Compounding the problem for Mr. Obama is that the route that he has chosen to lead the United States out of the mess — heavy government spending — is not available to many other countries. European governments, for instance, are far more lukewarm about enormous stimulus programs because they already have strong social safety nets, and more fears of inflation, than does the United States.
So when Mr. Obama meets with other world leaders in London, he will be confronting a philosophical divide, with the United States on the defensive not just on economic issues like trade and financial regulation but also on a variety of national security and diplomatic matters.
After he leaves London, Mr. Obama will go to the French-German border for a NATO meeting at a time when European governments, under pressure from their populations, are looking for the exit doors in Afghanistan even as the United States sends more troops and money.
Administration officials had initially said they hoped to get more troop contributions at the NATO meeting; now they do not even talk about securing more troops from the Europeans, in a tacit acknowledgment that the forces will not be coming.
“I hope that Afghanistan will not be Obama’s war, because it should be owned by all of us,” said NATO’s secretary general, Jaap de Hoop Scheffer.
But there are already twice as many American troops as NATO troops in Afghanistan, and “Europe will never be able to match the numbers of the Americans in Afghanistan,” Mr. de Hoop Scheffer said. The NATO summit meeting, he said, “will not be about troop contributions.”

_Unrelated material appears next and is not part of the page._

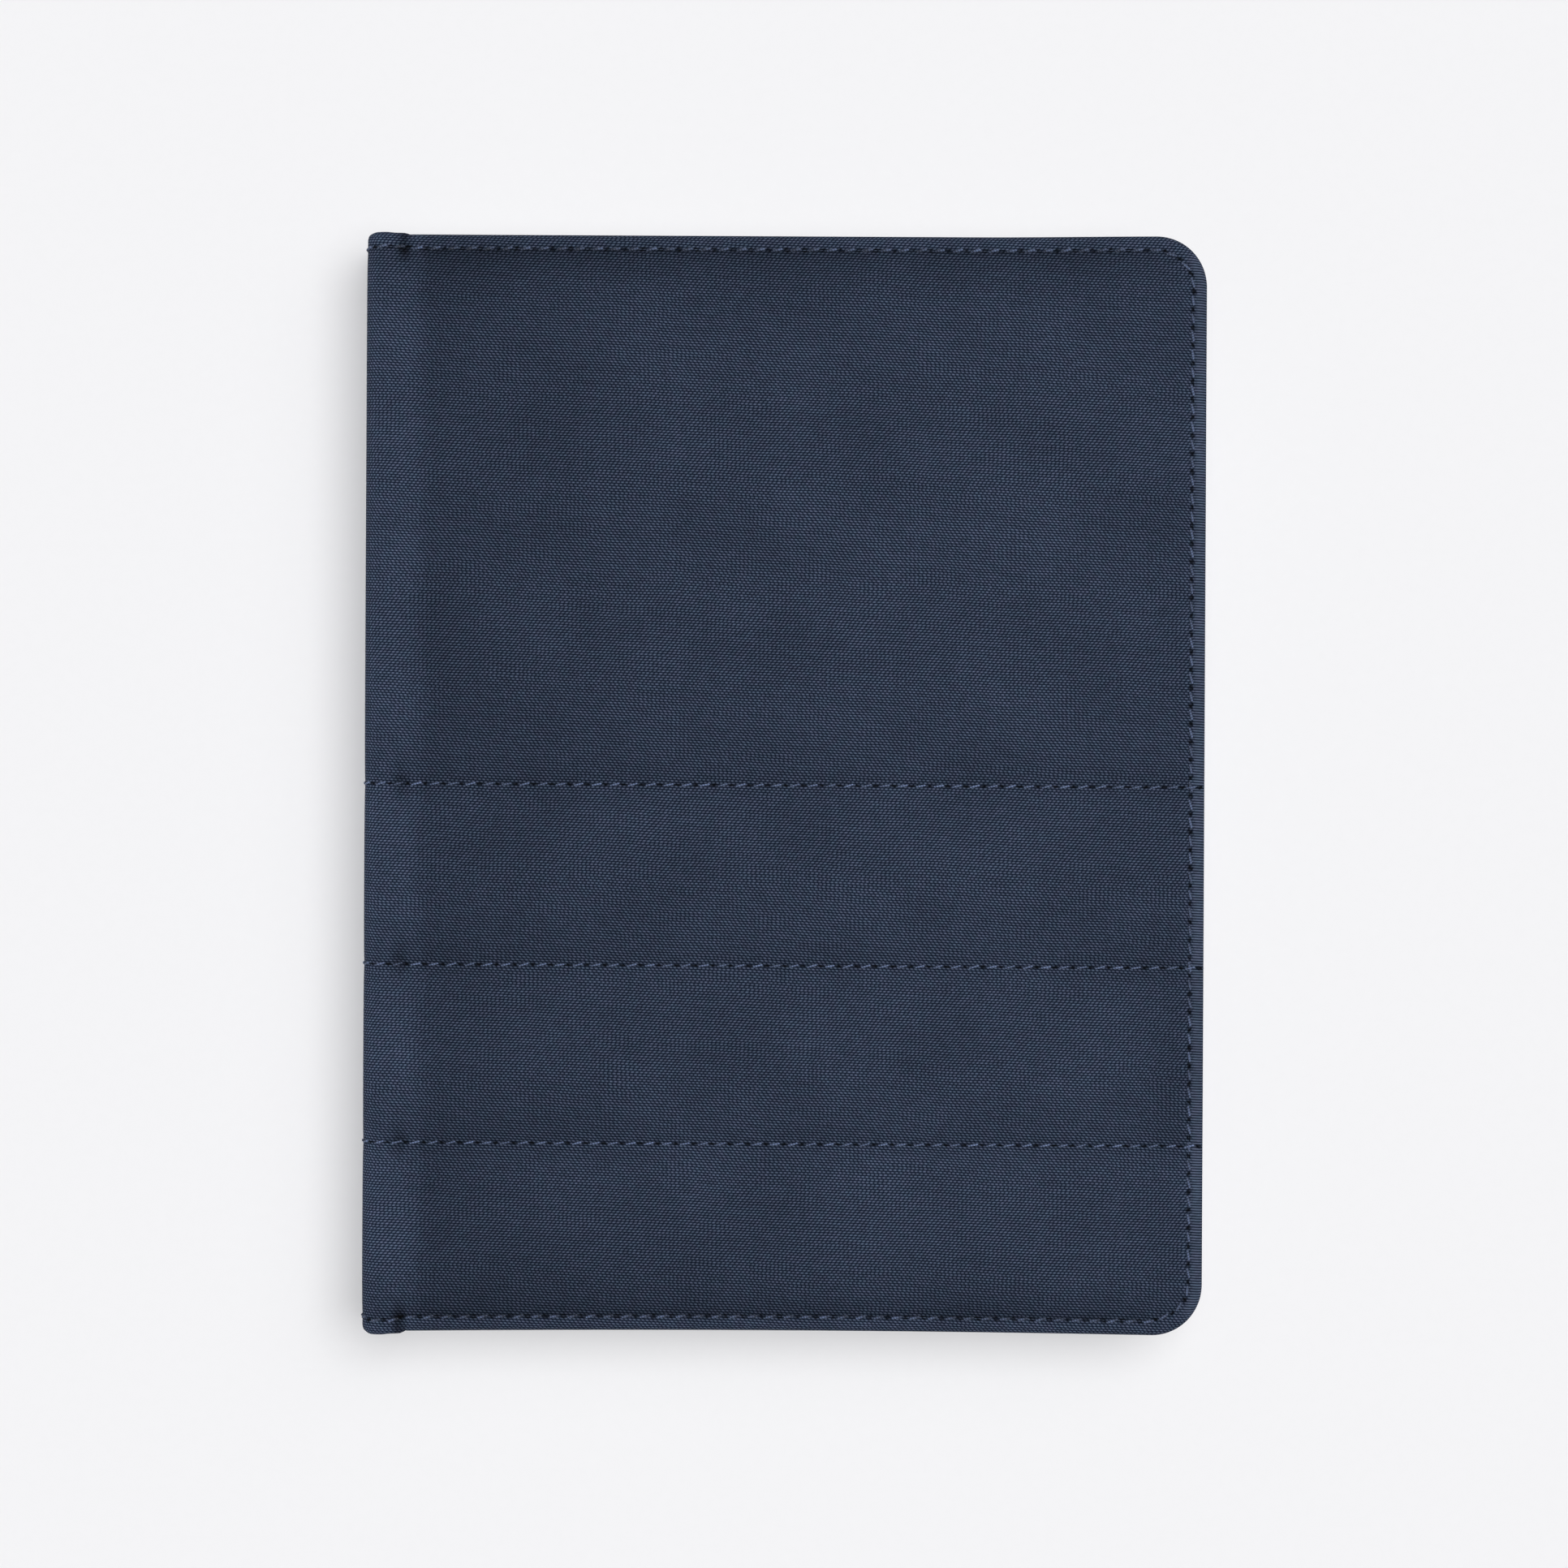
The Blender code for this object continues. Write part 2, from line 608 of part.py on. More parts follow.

In Prague, Mr. Obama will confront an Eastern Europe nervous about Russian attempts to reassert itself in an area that Moscow views as its backyard. Mr. Obama has taken pains to reassure Russia that his administration will tread carefully regarding Bush administration plans to locate a missile defense system in Poland and the Czech Republic.
Yet in placating Russia, Mr. Obama has raised hackles in Poland, where officials seek closer ties to the United States.